I consider that the existing law already strikes the right balance to enable a hearing to make appropriate decisions to support both the referred child and the wider public. I do not support Ms McCall’s amendment 2, which would have the effect of lowering the threshold in some cases and would, therefore, tip the balance too far from the referred child and, indeed, be in conflict with the existing tests that are carefully designed to protect members of the public.
Although disposals in such a welfare-based system are interventions with consequences for a child’s life, they are not punitive in the manner of the criminal justice system. It would be of great concern if the hearings system evolved into a criminal justice system for children. Therefore, I believe that I must resist amendments that diminish the decision-making focus on the needs of the child who has been referred.

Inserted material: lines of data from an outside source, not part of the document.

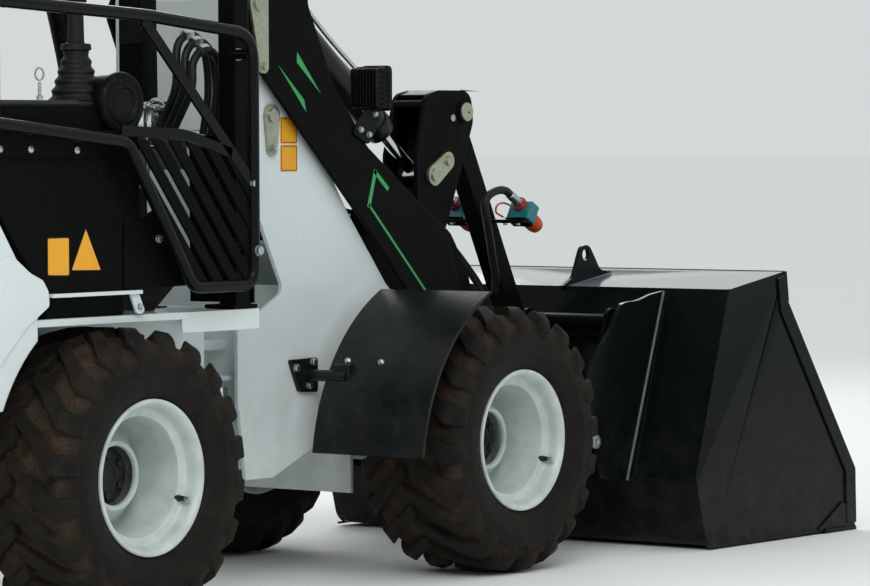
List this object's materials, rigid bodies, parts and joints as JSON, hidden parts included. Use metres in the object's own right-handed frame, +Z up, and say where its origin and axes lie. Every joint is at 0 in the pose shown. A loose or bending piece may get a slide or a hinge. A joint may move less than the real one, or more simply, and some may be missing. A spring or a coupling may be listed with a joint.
{
  "type": "compact articulated wheel loader",
  "caption": "Small battery wheel loader hinged at its middle, with open canopy, mast and boom, tilt linkage and a light goods bucket.",
  "frame": {"origin": "centre of the bounding box on the ground, under the middle of the whole machine", "axes": "+X forwards towards the bucket, +Y to the operator's left, +Z up"},
  "size_m": [3.471, 1.208, 2.1],
  "materials": {
    "white_paint": "gloss powder coat",
    "black_paint": "semi gloss powder coat",
    "grey_paint": "semi gloss paint",
    "zinc_steel": "zinc plated",
    "chrome_rod": "hard chrome",
    "tyre_rubber": "matt rubber",
    "black_plastic": "moulded",
    "seat_vinyl": "coated seat cloth",
    "red_lens": "clear red",
    "teal_paint": "gloss paint"
  },
  "bodies": {
    "rear_frame": {"rear_chassis": "white_paint", "operator_floor": "white_paint", "rear_hood": "white_paint", "battery_pack": "black_paint", "counterweight": "black_paint", "side_consoles": "black_paint", "joystick": "black_plastic", "seat_base": "black_paint", "seat_cushion": "seat_vinyl", "seat_back": "seat_vinyl", "steering_column": "black_plastic", "control_valve": "zinc_steel", "pedals": "black_plastic", "canopy_frame": "black_paint", "canopy_roof": "black_paint", "side_guards": "black_paint", "tail_lamps": "red_lens"},
    "front_frame": {"mast": "white_paint", "front_axle_beam": "white_paint", "mudguards": "black_paint", "mast_pin_locks": "zinc_steel"},
    "boom": {"boom": "black_paint", "boom_pin_locks": "zinc_steel", "work_lamps": "black_plastic"},
    "bell_crank": {"bell_crank": "black_paint", "bell_crank_locks": "zinc_steel"},
    "tilt_link": {"tilt_link": "black_paint", "coupler_blocks": "teal_paint"},
    "bucket": {"quick_coupler": "black_paint", "bucket": "black_paint"},
    "lift_barrel": {"lift_barrel": "grey_paint"},
    "lift_rod": {"lift_rod": "chrome_rod"},
    "tilt_barrel": {"tilt_barrel": "grey_paint"},
    "tilt_rod": {"tilt_rod": "chrome_rod"},
    "steer_barrel": {"steer_barrel": "grey_paint"},
    "steer_rod": {"steer_rod": "chrome_rod"},
    "wheel_front_right": {"tyre_front_right": "tyre_rubber", "rim_front_right": "white_paint"},
    "wheel_front_left": {"tyre_front_left": "tyre_rubber", "rim_front_left": "white_paint"},
    "wheel_rear_right": {"tyre_rear_right": "tyre_rubber", "rim_rear_right": "white_paint"},
    "wheel_rear_left": {"tyre_rear_left": "tyre_rubber", "rim_rear_left": "white_paint"}
  },
  "joints": [
    {"name": "articulation", "type": "hinge", "parent": "rear_frame", "child": "front_frame", "pos_m": [-0.3605, 0, 0.45], "axis": [0, 0, 1], "range_deg": [-40, 40]},
    {"name": "boom_lift", "type": "hinge", "parent": "front_frame", "child": "boom", "pos_m": [-0.2785, 0, 1.366], "axis": [0, -1, 0], "range_deg": [0, 75]},
    {"name": "bucket_tilt", "type": "hinge", "parent": "boom", "child": "bucket", "pos_m": [0.8945, 0, 0.22], "axis": [0, -1, 0], "range_deg": [-95, 25]},
    {"name": "bell_crank_turn", "type": "hinge", "parent": "boom", "child": "bell_crank", "pos_m": [0.5645, 0, 0.76], "axis": [0, -1, 0], "range_deg": [-85.33, 22.68]},
    {"name": "tilt_link_turn", "type": "hinge", "parent": "bell_crank", "child": "tilt_link", "pos_m": [0.7295, 0, 1.115], "axis": [0, -1, 0], "range_deg": [-23.18, 87.22]},
    {"name": "tilt_rod_turn", "type": "hinge", "parent": "bell_crank", "child": "tilt_rod", "pos_m": [0.5975, 0, 0.956], "axis": [0, -1, 0], "range_deg": [-22.3, 83.9]},
    {"name": "tilt_barrel_slide", "type": "slide", "parent": "tilt_rod", "child": "tilt_barrel", "axis": [-0.7957, 0, 0.6057], "range_m": [-0.0685, 0.2575]},
    {"name": "lift_barrel_turn", "type": "hinge", "parent": "front_frame", "child": "lift_barrel", "pos_m": [-0.1955, 0, 1.103], "axis": [0, -1, 0], "range_deg": [0, 79.62]},
    {"name": "lift_rod_slide", "type": "slide", "parent": "lift_barrel", "child": "lift_rod", "axis": [0.8505, 0, -0.5259], "range_m": [0, 0.3323]},
    {"name": "steer_barrel_turn", "type": "hinge", "parent": "rear_frame", "child": "steer_barrel", "pos_m": [-0.7355, -0.11, 0.45], "axis": [0, 0, 1], "range_deg": [-5, 5]},
    {"name": "steer_rod_slide", "type": "slide", "parent": "steer_barrel", "child": "steer_rod", "axis": [1, 0, 0], "range_m": [-0.074, 0.074]},
    {"name": "wheel_front_right_roll", "type": "hinge", "parent": "front_frame", "child": "wheel_front_right", "pos_m": [0.3145, -0.414, 0.322], "axis": [0, 1, 0], "continuous": true},
    {"name": "wheel_front_left_roll", "type": "hinge", "parent": "front_frame", "child": "wheel_front_left", "pos_m": [0.3145, 0.414, 0.322], "axis": [0, 1, 0], "continuous": true},
    {"name": "wheel_rear_right_roll", "type": "hinge", "parent": "rear_frame", "child": "wheel_rear_right", "pos_m": [-1.0355, -0.414, 0.322], "axis": [0, 1, 0], "continuous": true},
    {"name": "wheel_rear_left_roll", "type": "hinge", "parent": "rear_frame", "child": "wheel_rear_left", "pos_m": [-1.0355, 0.414, 0.322], "axis": [0, 1, 0], "continuous": true}
  ],
  "couplings": [
    {"joint": "bell_crank_turn", "follows": "bucket_tilt", "ratio": 0.895},
    {"joint": "tilt_link_turn", "follows": "bucket_tilt", "ratio": -0.915},
    {"joint": "tilt_rod_turn", "follows": "bucket_tilt", "ratio": -0.88},
    {"joint": "tilt_barrel_slide", "follows": "bucket_tilt", "m_per_rad": -0.1547},
    {"joint": "lift_barrel_turn", "follows": "boom_lift", "ratio": 1.0576},
    {"joint": "lift_rod_slide", "follows": "boom_lift", "m_per_rad": 0.25311},
    {"joint": "steer_barrel_turn", "follows": "articulation", "ratio": 0.11},
    {"joint": "steer_rod_slide", "follows": "articulation", "m_per_rad": 0.1043}
  ]
}
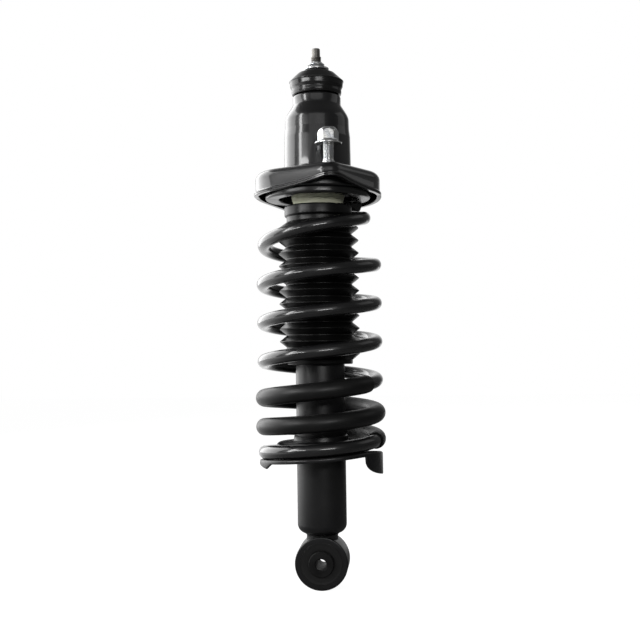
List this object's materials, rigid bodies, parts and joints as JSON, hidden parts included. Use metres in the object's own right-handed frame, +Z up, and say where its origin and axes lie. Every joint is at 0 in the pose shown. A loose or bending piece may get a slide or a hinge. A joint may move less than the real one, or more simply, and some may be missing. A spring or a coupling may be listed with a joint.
{
  "type": "strut assembly",
  "caption": "Rear suspension strut: twin-tube damper, coil spring, dust boot and two-stud upper mount, with a rubber-bushed eye at its lower end.",
  "frame": {"origin": "on the damper's axis, level with the underside of the lower eye; the lower bolt's axis is 25.7 mm above it", "axes": "+Z up along the damper's axis, towards the rod's tip; Y along the lower bolt, -Y towards the end that the picture shows; +X to the right in that view"},
  "size_m": [0.125, 0.1426, 0.5288],
  "materials": {
    "gloss_black_paint": "gloss",
    "satin_black_paint": "satin",
    "zinc_plate": "bright zinc",
    "dark_steel": "phosphated",
    "bright_steel": "ground",
    "sintered_steel": "matte",
    "black_rubber": "satin",
    "cream_foam": "matte foam",
    "cap_plastic": "matte",
    "band_plastic": "matte"
  },
  "bodies": {
    "upper_mount": {"mount_flange": "gloss_black_paint", "mount_tower": "gloss_black_paint", "upper_spring_seat": "gloss_black_paint", "spring_isolator": "black_rubber", "front_stud": "zinc_plate", "rear_stud": "zinc_plate", "front_stud_nut": "zinc_plate", "rear_stud_nut": "zinc_plate", "upper_bushing": "black_rubber", "upper_washer": "zinc_plate", "rod_nut": "zinc_plate", "bushing_collar": "zinc_plate", "lower_bushing": "black_rubber", "lower_washer": "dark_steel", "bump_stop_cup": "gloss_black_paint", "bump_stop": "cream_foam", "dust_boot": "black_rubber", "coil_spring": "gloss_black_paint", "spring_hose": "black_rubber", "piston_rod": "dark_steel", "rebound_stop": "black_rubber", "piston": "sintered_steel", "piston_band": "band_plastic", "valve_stack": "bright_steel", "piston_nut": "dark_steel"},
    "damper_body": {"outer_tube": "satin_black_paint", "work_tube": "bright_steel", "base_valve": "sintered_steel", "rod_guide": "sintered_steel", "rod_seal": "black_rubber", "tube_cap": "cap_plastic", "lower_spring_seat": "gloss_black_paint", "lower_eye": "satin_black_paint", "eye_bush": "black_rubber"},
    "bolt_sleeve": {"inner_sleeve": "dark_steel"}
  },
  "joints": [
    {"name": "damper_stroke", "type": "slide", "parent": "upper_mount", "child": "damper_body", "axis": [0, 0, 1], "range_m": [0, 0.1], "stiffness_N_per_m": 25000, "springref_m": -0.012, "deforming": ["coil_spring", "spring_hose", "dust_boot"]},
    {"name": "lower_sleeve_twist", "type": "hinge", "parent": "damper_body", "child": "bolt_sleeve", "pos_m": [0, 0, 0.0257], "axis": [0, 1, 0], "range_deg": [-20, 20], "stiffness_Nm_per_rad": 1.2}
  ]
}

I turn to amendments 168 and 184, regarding the views of victims in relation to children’s hearings decisions. Those amendments appear to place victim impact-type measures in the children’s hearings system and fundamentally misconstrue its welfare-based approach.
We must remember that the Lord Advocate retains responsibility for prosecutorial decisions. Any child who is referred to a hearing on offence grounds will have undergone a process in line with the Lord Advocate’s guidelines and prosecution policy. Therefore, there will already have been consideration of whether the child’s offending merits a prosecutorial or welfare-based approach. It would not be appropriate for a hearing to be required to gather the views of victims in that way and to take that into account in making the decision.
The hearing’s focus must be through the lens of considering what compulsory measures are necessary to safeguard and promote the referred child’s welfare. In so doing, it can include any measure that is necessary to prevent the child from causing harm to others.